Dear friend,
I have sat quietly during these past 5 years and picked at my already-damaged cuticles, while listening to you hold court with our mates and bemoan the state of modern politics. I haven’t spoken up. I haven’t pushed back.
I have quite literally bitten my tongue (and that bloody hurts by the way) while I watched you insult politicians who I admire and ideas I have faith in, all in the name of dinner party conversational popularity.
But I’m done with my politeness now. Because last night, you went too far.
While lazily reclining on a deck chair in Newtown, you claimed that metaphorical soapbox with your usual zeal and you were, quite simply: a bit of a dick. In a backyard full of bleeding heart lefties, you thought you’d distinguish yourself, prove you’re just that much more outrageously progressive than the rest of us.
And so you had a go at Barack.
In the spirit of a hysterical contestant on America’s Next Top Model, please imagine my finger being waved in your face right now, with my head moving sideways on top of a stationary neck: “Oh no you dinnit.”

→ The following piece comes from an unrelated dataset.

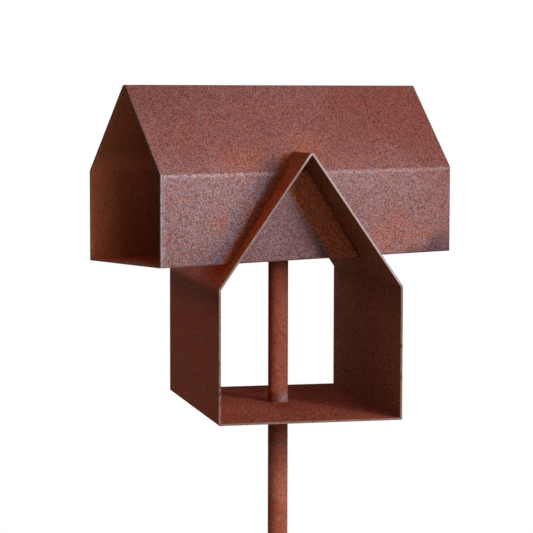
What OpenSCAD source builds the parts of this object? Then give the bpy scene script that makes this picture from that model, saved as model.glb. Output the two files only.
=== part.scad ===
// Garden bird feeder of weathering steel sheet on a round pole.
// A short gabled feeding house, open front and back, stands across a longer one:
// the long house runs level and uncut through the short one's roof, turned a
// little round the pole, and the short roof is cut out to sit on it like a saddle.
//
// Row frame: +Z up, the short house faces -Y, origin at the centre of the
// pole's foot. Each house has a frame of its own: local Y along its ridge,
// local X across it, Z = 0 at its underside.

/* [Lower house] */
// Outside width across the gable
lower_w = 180; // [150:1:220]
// Length along the ridge
lower_len = 246; // [225:1:320]
// Height of the eaves above the underside
lower_eave = 129; // [90:1:180]
// How far the lower house's middle lies to the right of the pole
lower_right = 2.5; // [-8:0.5:8]
// How far the lower house's middle lies in front of the pole
lower_forward = 2; // [-8:0.5:8]

/* [Upper house] */
// Outside width across the gable
upper_w = 118; // [95:1:130]
// Length along the ridge
upper_len = 363; // [320:1:440]
// Height of the eaves above the underside
upper_eave = 86.5; // [60:0.5:110]
// Angle of the ridge, measured from the X axis
twist = 24.75; // [0:0.25:32]
// Height of the underside above the lower house's eaves
saddle_rise = 22; // [14:1:34]
// How far the upper house's middle lies to the left of the pole
upper_left = 5; // [-8:0.5:8]
// How far the upper house's middle lies in front of the pole
upper_forward = 8; // [-10:0.5:10]

/* [Sheet] */
// Thickness of the steel sheet
sheet_t = 2; // [1.5:0.1:3]
// Slope of both roofs from level
pitch = 55.2; // [50:0.1:58]
// Inside radius of the folds at ridge and eaves
fold_r = 1; // [0.5:0.1:3]
// Rounding of the bottom corners, outside
corner_r = 1; // [0.4:0.1:1.4]
// Gap between the lower roof's cut edge and the upper house
saddle_gap = 0.3; // [0.2:0.1:0.8]

/* [Pole] */
// Outside diameter of the pole
pole_d = 20; // [16:0.5:27]
// Wall of the pole's tube
pole_wall = 2; // [1.5:0.1:3]
// Height of the lower house's underside above the ground
stand_h = 1200; // [600:10:1600]
// Thickness of the disc that closes the pole's foot
foot_t = 2; // [1.5:0.1:5]
// Gap round the pole in the floor's hole
pole_gap = 0.3; // [0.2:0.1:0.6]

/* [Welds] */
// Leg of the fillets round the pole
pole_leg = 1.5; // [1:0.1:4]
// Leg of the beads along the saddle
bead = 1.4; // [1:0.1:2]

/* [Hidden] */
$fn = 96;

rust = "#8a4b3e";       // roofs and walls
dark_rust = "#5a2a1f";  // floors and linings
pole_rust = "#8e4a36";
weld_rust = "#6b3a30";

pole_r = pole_d / 2;
pole_bore_r = pole_r - pole_wall;
fillet_r = pole_r + pole_leg;             // outside radius of the fillets round the pole
fold_out = fold_r + sheet_t;              // outside radius of a fold
eave_turn = 90 - pitch;                   // how far the sheet turns at an eave
eave_tangent = fold_out * tan(eave_turn / 2);
fold_step = 6;                            // degrees between the points of a fold
upper_z = lower_eave + saddle_rise;       // upper underside above the lower one
pole_top = stand_h + upper_z;
reach = 2 * upper_len;                    // longer than anything that it cuts
cut_over = 1;                             // how far a cutter runs past each face

// Height of a house's ridge if its slopes met in a sharp edge
function ridge_of(w, eave) = eave + w / 2 * tan(pitch);

// Height at which a house's walls end and its eave folds start
function wall_top(eave) = eave - eave_tangent;

// Height of the eaves of the space inside a house
function inner_eave(eave) = eave + sheet_t * (tan(pitch) - 1 / cos(pitch));

// ---- places of the two houses ----

module at_lower() {
    translate([lower_right, -lower_forward, stand_h]) children();
}

// Local Y goes along the twisted ridge, so local +X is the front side
module at_upper() {
    translate([-upper_left, -upper_forward, stand_h + upper_z])
        rotate([0, 0, twist - 90]) children();
}

// ---- shapes shared by both houses ----

// Puts the XY plane of a shape upright across the house, its Z along the ridge
module across_house() {
    rotate([90, 0, 0]) children();
}

// Points along a fold, counter-clockwise about its centre
function fold_arc(centre, r, from, turn) =
    let (steps = ceil(turn / fold_step))
    [for (k = [0:steps])
        let (a = from + turn * k / steps) centre + r * [cos(a), sin(a)]];

// One face of the right-hand slope, from the wall up to the middle of the ridge:
// r is the radius of its folds, fold_out for the outside and fold_r for the inside
function slope_face(w, eave, r) =
    let (eave_x = w / 2 - fold_out, ridge_z = ridge_of(w, eave) - fold_out / cos(pitch))
    concat(
        fold_arc([eave_x, wall_top(eave)], r, 0, eave_turn),
        fold_arc([0, ridge_z], r, eave_turn, pitch));

function reversed(list) = [for (i = [len(list) - 1:-1:0]) list[i]];

// The right-hand slope, with the fold that turns down into the wall and its half of
// the fold along the ridge
module house_slope(w, eave, depth) {
    across_house() linear_extrude(depth, center = true)
        polygon(concat(
            slope_face(w, eave, fold_out),
            reversed(slope_face(w, eave, fold_r))));
}

// The right-hand wall, rounded along its foot, up to where the eave fold starts
module house_wall(w, eave, depth) {
    inner_x = w / 2 - sheet_t;
    round_x = w / 2 - corner_r;
    across_house() linear_extrude(depth, center = true)
        polygon(concat(
            [[inner_x, wall_top(eave)], [inner_x, 0]],
            fold_arc([round_x, corner_r], corner_r, -90, 90),
            [[w / 2, wall_top(eave)]]));
}

// The floor between the two walls
module house_floor(w, depth) {
    translate([-w / 2 + sheet_t, -depth / 2, 0])
        cube([w - 2 * sheet_t, depth, sheet_t]);
}

// The solid outline of a house, sharp at its corners and grown by g all round
module house_solid(w, eave, depth, g) {
    side = w / 2 + g;
    shoulder = eave + g * (1 / cos(pitch) - tan(pitch));
    top = ridge_of(w, eave) + g / cos(pitch);
    across_house() linear_extrude(depth, center = true)
        polygon([[-side, -g], [side, -g], [side, shoulder], [0, top], [-side, shoulder]]);
}

// ---- pole: one tube from the ground through the lower floor to the upper one, in
// three lengths: up to the fillet under the lower floor, with it, and above it ----

// Turns an outline of [radius, height] points round the pole
module round_pole(from_z, outline) {
    translate([0, 0, from_z]) rotate_extrude() polygon(outline);
}

module pole_tube(from_z, to_z) {
    h = to_z - from_z;
    translate([0, 0, from_z]) difference() {
        cylinder(h = h, r = pole_r);
        translate([0, 0, -cut_over]) cylinder(h = h + 2 * cut_over, r = pole_bore_r);
    }
}

module pole_foot() {
    color(pole_rust) cylinder(h = foot_t, r = pole_r);
}

module pole() {
    color(pole_rust) pole_tube(foot_t, stand_h - pole_leg);
}

// The tube's length inside the fillet under the lower floor, and the fillet
module pole_collar() {
    color(weld_rust) round_pole(stand_h - pole_leg, [
        [pole_bore_r, 0], [pole_r, 0], [fillet_r, pole_leg], [pole_bore_r, pole_leg]]);
}

module pole_top() {
    color(pole_rust) pole_tube(stand_h, pole_top);
}

module pole_floor_weld() {
    color(weld_rust) round_pole(stand_h + sheet_t, [
        [pole_r, 0], [fillet_r, 0], [pole_r, pole_leg]]);
}

module pole_top_weld() {
    color(weld_rust) round_pole(pole_top - pole_leg, [
        [pole_r, 0], [fillet_r, pole_leg], [pole_r, pole_leg]]);
}

// ---- lower house ----

module lower_floor() {
    color(dark_rust) difference() {
        at_lower() house_floor(lower_w, lower_len);
        translate([0, 0, stand_h - cut_over])
            cylinder(h = sheet_t + 2 * cut_over, r = pole_r + pole_gap);
    }
}

module lower_left_wall() {
    color(rust) at_lower() mirror([1, 0, 0]) house_wall(lower_w, lower_eave, lower_len);
}

module lower_right_wall() {
    color(rust) at_lower() house_wall(lower_w, lower_eave, lower_len);
}

// Cuts the saddle for the upper house out of a slope
module saddle_cut() {
    difference() {
        children();
        at_upper() house_solid(upper_w, upper_eave, reach, saddle_gap);
    }
}

module lower_left_slope() {
    color(rust) saddle_cut()
        at_lower() mirror([1, 0, 0]) house_slope(lower_w, lower_eave, lower_len);
}

module lower_right_slope() {
    color(rust) saddle_cut()
        at_lower() house_slope(lower_w, lower_eave, lower_len);
}

// ---- upper house ----

module upper_floor() {
    color(dark_rust) at_upper() house_floor(upper_w, upper_len);
}

module upper_front_wall() {
    color(rust) at_upper() house_wall(upper_w, upper_eave, upper_len);
}

module upper_rear_wall() {
    color(rust) at_upper() mirror([1, 0, 0]) house_wall(upper_w, upper_eave, upper_len);
}

module upper_front_slope() {
    color(rust) at_upper() house_slope(upper_w, upper_eave, upper_len);
}

module upper_rear_slope() {
    color(rust) at_upper() mirror([1, 0, 0]) house_slope(upper_w, upper_eave, upper_len);
}

// ---- saddle welds: beads in the corner between the lower roof's inside
// and the upper house, one each in front, behind and under both ends ----

// What lies within a bead's leg of the lower roof's inside and of the upper house
module saddle_bead() {
    inner_w = lower_w - 2 * sheet_t;
    difference() {
        intersection() {
            at_lower() house_solid(inner_w, inner_eave(lower_eave), lower_len, 0);
            at_upper() house_solid(upper_w, upper_eave, reach, bead);
        }
        at_lower() house_solid(inner_w, inner_eave(lower_eave), reach, -bead);
        at_upper() house_solid(upper_w, upper_eave, reach, 0);
        for (side = [0, 1])
            at_lower() mirror([side, 0, 0]) house_slope(lower_w, lower_eave, reach);
    }
}

// The space on the right-hand side of the upper house, above its underside, in its
// own frame; what it takes of the inside holds no bead
module beside_upper() {
    across_house() linear_extrude(reach, center = true)
        polygon([[upper_w / 2, 0], [reach, 0], [reach, reach], [0, reach], [0, upper_eave]]);
}

module front_saddle_weld() {
    color(weld_rust) intersection() {
        saddle_bead();
        at_upper() beside_upper();
    }
}

module rear_saddle_weld() {
    color(weld_rust) intersection() {
        saddle_bead();
        at_upper() mirror([1, 0, 0]) beside_upper();
    }
}

module left_saddle_weld() {
    color(weld_rust) intersection() {
        saddle_bead();
        translate([-reach, -reach / 2, pole_top - reach]) cube(reach);
    }
}

module right_saddle_weld() {
    color(weld_rust) intersection() {
        saddle_bead();
        translate([0, -reach / 2, pole_top - reach]) cube(reach);
    }
}

pole_foot();
pole();
pole_collar();
pole_top();
pole_floor_weld();
pole_top_weld();
lower_floor();
lower_left_wall();
lower_right_wall();
lower_left_slope();
lower_right_slope();
upper_floor();
upper_front_wall();
upper_rear_wall();
upper_front_slope();
upper_rear_slope();
front_saddle_weld();
rear_saddle_weld();
left_saddle_weld();
right_saddle_weld();
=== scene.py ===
import math

import bmesh
import bpy
from bpy.props import FloatProperty, FloatVectorProperty, PointerProperty
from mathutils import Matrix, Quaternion, Vector


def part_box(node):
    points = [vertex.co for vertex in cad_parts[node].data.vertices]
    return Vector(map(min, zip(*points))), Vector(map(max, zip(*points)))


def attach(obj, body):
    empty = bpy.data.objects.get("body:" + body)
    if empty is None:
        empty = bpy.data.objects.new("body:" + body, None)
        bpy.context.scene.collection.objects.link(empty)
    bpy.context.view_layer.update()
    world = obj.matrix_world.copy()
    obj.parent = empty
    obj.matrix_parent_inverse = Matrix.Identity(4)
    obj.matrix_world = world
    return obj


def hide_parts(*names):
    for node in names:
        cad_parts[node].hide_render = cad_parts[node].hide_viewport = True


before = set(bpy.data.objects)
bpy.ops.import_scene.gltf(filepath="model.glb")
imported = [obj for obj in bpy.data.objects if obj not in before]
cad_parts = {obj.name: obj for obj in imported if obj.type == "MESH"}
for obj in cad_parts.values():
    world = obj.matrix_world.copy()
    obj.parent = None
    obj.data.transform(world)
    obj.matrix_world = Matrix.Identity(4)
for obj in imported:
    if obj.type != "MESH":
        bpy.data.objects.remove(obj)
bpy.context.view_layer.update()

bl_info = {
    "name": "Rusty Bird Feeder",
    "version": (1, 0, 0),
    "blender": (4, 5, 0),
    "location": "View3D > Sidebar > Bird Feeder",
    "description": "Gives the gabled steel bird feeder its rust skin, weld beads and studio stage",
    "category": "Material",
}

MM = 0.001


# ---- shader arithmetic ----

class Wire:
    """One output of a shader node. Arithmetic on it adds Math nodes."""

    def __init__(self, graph, socket):
        self.graph = graph
        self.socket = socket

    def math(self, operation, *values):
        return self.graph.node("Math", {"operation": operation}, dict(enumerate(values)))

    def __add__(self, other):
        return self.math("ADD", self, other)

    def __radd__(self, other):
        return self.math("ADD", other, self)

    def __sub__(self, other):
        return self.math("SUBTRACT", self, other)

    def __rsub__(self, other):
        return self.math("SUBTRACT", other, self)

    def __mul__(self, other):
        return self.math("MULTIPLY", self, other)

    def __rmul__(self, other):
        return self.math("MULTIPLY", other, self)

    def __truediv__(self, other):
        return self.math("DIVIDE", self, other)

    def __gt__(self, other):
        return self.math("GREATER_THAN", self, other)

    def __abs__(self):
        return self.math("ABSOLUTE", self)

    def most(self, other):
        return self.math("MAXIMUM", self, other)

    def least(self, other):
        return self.math("MINIMUM", self, other)

    def sign(self):
        return self.math("SIGN", self)

    def twin(self, index):
        """Another output of the same node."""
        return Wire(self.graph, self.socket.node.outputs[index])

    def rise(self, start, end):
        """0 before start, 1 after end, and a smooth step between them."""
        return self.graph.node("MapRange", {"interpolation_type": "SMOOTHSTEP"}, {
            "Value": self, "From Min": start, "From Max": end})

    def fall(self, start, end):
        """1 before start, 0 after end, and a smooth step between them."""
        return 1 - self.rise(start, end)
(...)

But it wasn’t that which pushed me over the edge, it was what came next. As you took the field for a quick game of your favourite sport – trashing the Labor Party – you said that the Americans’ excuse for progressive politics was no better than Australia’s and there was nothing worth celebrating in Obama winning a second term.
You said we shouldn’t hope for a Gillard victory in Australia to follow on from Obama’s in the States because what difference would it make anyway? She’s not a real progressive you ranted. The Labor Party are a mess you cried. Things wouldn’t change that much if Tony Abbott became Prime Minister?